NME included the song at number 32 on their year-end list of the 50 best songs of 2023. Billboard ranked the song number 6 in their list of the 25 Best K-pop Songs of 2023, praising the group's vocal delivery and the track's production. Music webzine Music Y ranked it number five in their ranking of the 10 best songs of 2023.

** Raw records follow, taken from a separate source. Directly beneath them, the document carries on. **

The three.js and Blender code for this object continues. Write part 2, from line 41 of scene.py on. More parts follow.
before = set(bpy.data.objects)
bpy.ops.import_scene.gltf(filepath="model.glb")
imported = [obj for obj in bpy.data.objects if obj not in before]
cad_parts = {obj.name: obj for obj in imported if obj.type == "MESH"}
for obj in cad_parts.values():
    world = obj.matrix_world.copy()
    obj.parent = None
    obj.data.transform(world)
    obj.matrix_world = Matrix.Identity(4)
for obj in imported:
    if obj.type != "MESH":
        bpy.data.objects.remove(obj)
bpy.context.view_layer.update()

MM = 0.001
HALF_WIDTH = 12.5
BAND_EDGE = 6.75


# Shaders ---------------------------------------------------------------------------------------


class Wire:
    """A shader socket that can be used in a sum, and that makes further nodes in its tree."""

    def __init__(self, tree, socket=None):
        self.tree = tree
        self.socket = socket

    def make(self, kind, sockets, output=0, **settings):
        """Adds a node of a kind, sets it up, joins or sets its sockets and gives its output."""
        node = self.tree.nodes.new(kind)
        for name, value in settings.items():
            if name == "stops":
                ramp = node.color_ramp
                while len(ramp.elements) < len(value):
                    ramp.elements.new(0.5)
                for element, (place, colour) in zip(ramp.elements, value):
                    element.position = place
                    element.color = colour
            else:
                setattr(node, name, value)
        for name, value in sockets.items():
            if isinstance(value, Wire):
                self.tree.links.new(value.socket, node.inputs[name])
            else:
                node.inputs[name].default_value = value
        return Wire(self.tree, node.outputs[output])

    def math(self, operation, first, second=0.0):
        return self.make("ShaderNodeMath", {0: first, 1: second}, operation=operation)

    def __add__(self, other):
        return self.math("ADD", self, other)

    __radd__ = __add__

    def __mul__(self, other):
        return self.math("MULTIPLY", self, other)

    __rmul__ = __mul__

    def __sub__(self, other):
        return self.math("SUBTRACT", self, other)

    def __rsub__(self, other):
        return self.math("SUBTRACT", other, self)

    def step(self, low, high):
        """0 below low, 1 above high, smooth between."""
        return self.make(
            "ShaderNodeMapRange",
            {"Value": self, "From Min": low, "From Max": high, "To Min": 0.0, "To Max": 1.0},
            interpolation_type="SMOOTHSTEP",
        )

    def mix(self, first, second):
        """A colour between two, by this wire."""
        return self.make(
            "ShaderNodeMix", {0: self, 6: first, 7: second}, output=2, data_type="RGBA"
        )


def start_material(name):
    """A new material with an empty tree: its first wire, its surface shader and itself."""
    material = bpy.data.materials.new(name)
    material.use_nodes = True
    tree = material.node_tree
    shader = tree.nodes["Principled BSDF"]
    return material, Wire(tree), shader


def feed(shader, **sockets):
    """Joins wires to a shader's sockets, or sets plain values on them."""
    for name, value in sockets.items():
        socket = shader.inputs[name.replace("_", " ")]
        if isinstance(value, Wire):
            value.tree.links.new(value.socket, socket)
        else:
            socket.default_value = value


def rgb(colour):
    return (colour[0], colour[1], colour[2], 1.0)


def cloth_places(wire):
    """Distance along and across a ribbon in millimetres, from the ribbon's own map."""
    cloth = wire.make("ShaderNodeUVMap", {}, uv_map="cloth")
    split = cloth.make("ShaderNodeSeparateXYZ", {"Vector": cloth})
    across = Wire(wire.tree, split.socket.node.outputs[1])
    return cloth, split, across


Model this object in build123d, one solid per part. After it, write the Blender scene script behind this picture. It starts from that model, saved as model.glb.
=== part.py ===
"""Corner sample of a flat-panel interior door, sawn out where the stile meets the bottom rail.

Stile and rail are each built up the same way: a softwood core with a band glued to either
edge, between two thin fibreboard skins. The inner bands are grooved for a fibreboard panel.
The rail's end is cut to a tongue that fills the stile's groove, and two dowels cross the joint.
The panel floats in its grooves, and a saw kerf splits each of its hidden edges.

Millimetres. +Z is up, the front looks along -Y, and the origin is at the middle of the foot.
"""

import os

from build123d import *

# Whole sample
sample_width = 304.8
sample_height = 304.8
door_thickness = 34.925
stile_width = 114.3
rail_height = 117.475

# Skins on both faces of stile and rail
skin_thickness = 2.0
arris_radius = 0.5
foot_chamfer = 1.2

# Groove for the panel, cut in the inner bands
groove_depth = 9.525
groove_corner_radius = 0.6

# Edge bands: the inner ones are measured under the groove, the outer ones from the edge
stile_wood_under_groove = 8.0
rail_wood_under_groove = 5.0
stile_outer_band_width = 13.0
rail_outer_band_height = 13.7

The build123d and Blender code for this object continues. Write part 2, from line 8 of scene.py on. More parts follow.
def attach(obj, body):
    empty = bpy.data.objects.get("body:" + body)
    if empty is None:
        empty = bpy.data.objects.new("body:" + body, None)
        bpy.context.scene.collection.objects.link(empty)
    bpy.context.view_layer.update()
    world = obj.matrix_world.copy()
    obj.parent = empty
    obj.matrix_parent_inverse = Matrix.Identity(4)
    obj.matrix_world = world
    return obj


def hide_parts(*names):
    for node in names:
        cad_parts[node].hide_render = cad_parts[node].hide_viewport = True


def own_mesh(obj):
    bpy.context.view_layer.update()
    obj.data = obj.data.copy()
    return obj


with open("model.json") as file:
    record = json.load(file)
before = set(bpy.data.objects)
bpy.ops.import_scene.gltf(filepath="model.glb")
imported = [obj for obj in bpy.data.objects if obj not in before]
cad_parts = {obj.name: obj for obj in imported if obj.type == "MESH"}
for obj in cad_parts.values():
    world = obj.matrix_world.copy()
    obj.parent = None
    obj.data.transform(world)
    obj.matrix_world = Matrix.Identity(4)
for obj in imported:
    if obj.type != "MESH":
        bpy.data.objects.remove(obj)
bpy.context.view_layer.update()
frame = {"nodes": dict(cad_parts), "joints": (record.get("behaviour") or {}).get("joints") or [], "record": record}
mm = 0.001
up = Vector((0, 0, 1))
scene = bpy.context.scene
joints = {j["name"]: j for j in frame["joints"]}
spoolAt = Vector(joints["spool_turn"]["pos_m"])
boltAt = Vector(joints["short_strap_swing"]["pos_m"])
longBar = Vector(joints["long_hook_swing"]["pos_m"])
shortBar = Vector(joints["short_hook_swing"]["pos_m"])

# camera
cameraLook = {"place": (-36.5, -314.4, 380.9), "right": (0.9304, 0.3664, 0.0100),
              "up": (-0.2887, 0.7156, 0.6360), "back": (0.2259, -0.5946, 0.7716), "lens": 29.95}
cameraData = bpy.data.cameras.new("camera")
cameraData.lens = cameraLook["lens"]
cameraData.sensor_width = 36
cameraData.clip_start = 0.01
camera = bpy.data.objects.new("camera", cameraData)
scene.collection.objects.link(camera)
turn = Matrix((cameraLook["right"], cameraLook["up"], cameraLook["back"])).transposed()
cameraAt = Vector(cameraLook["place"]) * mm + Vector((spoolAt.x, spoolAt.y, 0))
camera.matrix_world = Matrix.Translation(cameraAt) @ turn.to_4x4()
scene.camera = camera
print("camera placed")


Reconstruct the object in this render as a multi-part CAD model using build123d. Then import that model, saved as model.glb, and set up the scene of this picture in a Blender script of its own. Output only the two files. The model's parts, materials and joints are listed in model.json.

==Commercial performance==
In South Korea, "Eve, Psyche and the Bluebeard's Wife" entered the Circle Chart at number 121 on May 1, 2023, upon the release of Unforgiven before promptly going down on the chart in the following weeks. After the release of its music video, it entered the chart's top-100 for the week dated May 24, 2023, and rose to number 34 the following week. It peaked at number two for the week dated June 25, 2023.

== Accolades ==
"Eve, Psyche & the Bluebeard's Wife" received one music program award on Inkigayo on July 16, 2023, winning against Ive's "Kitsch" and Aespa's "Spicy".

==Credits and personnel==

Adapted from the album liner notes.

- Le Sserafim – vocals
- Score (13) – production, keyboards, drums, digital editing, vocal arrangement
- Megatone (13) – production, bass, drums, digital editing, vocal arrangement
- Kim Jun-yeong – digital editing
- Arineh Karimi – background vocals
- Young Chance – background vocals
- Belle – background vocals
- Feli Ferraro – background vocals
- James F. Reynolds – mix engineering
- Lee Yeon-soo – engineering
- James Cunningham – mix engineering assistance
- Chris Gehringer – mastering

==Charts==

===Weekly charts===

Weekly chart performance for "Eve, Psyche and the Bluebeard's Wife"
| Chart (2023) | Peak position |
|---|---|
| Global 200 (Billboard) | 66 |
| Japan Hot 100 (Billboard) | 22 |
| Japan Combined Singles (Oricon) | 22 |
| New Zealand Hot Singles (RMNZ) | 28 |
| Singapore Regional (RIAS) | 15 |
| South Korea (Circle) | 2 |
| US World Digital Song Sales (Billboard) | 8 |

===Monthly charts===

Monthly chart performance for "Eve, Psyche and the Bluebeard's Wife"
| Chart (2023) | Position |
|---|---|
| South Korea (Circle) | 3 |

===Year-end charts===

2023 year-end chart performance for "Eve, Psyche & the Bluebird's Wife"
| Chart (2023) | Position |
|---|---|
| Global Excl. US (Billboard) | 177 |
| South Korea (Circle) | 18 |

2024 year-end chart performance for "Eve, Psyche & the Bluebeard's Wife"
| Chart (2024) | Position |
|---|---|
| South Korea (Circle) | 100 |

==Certifications==

Certifications for "Eve, Psyche and the Bluebeard's Wife"
| Region | Certification | Certified units/sales |
| Japan (RIAJ) | Platinum | 100,000,000^{†} |
| South Korea (KMCA) | Platinum | 100,000,000^{†} |
^{†} Streaming-only figures based on certification alone.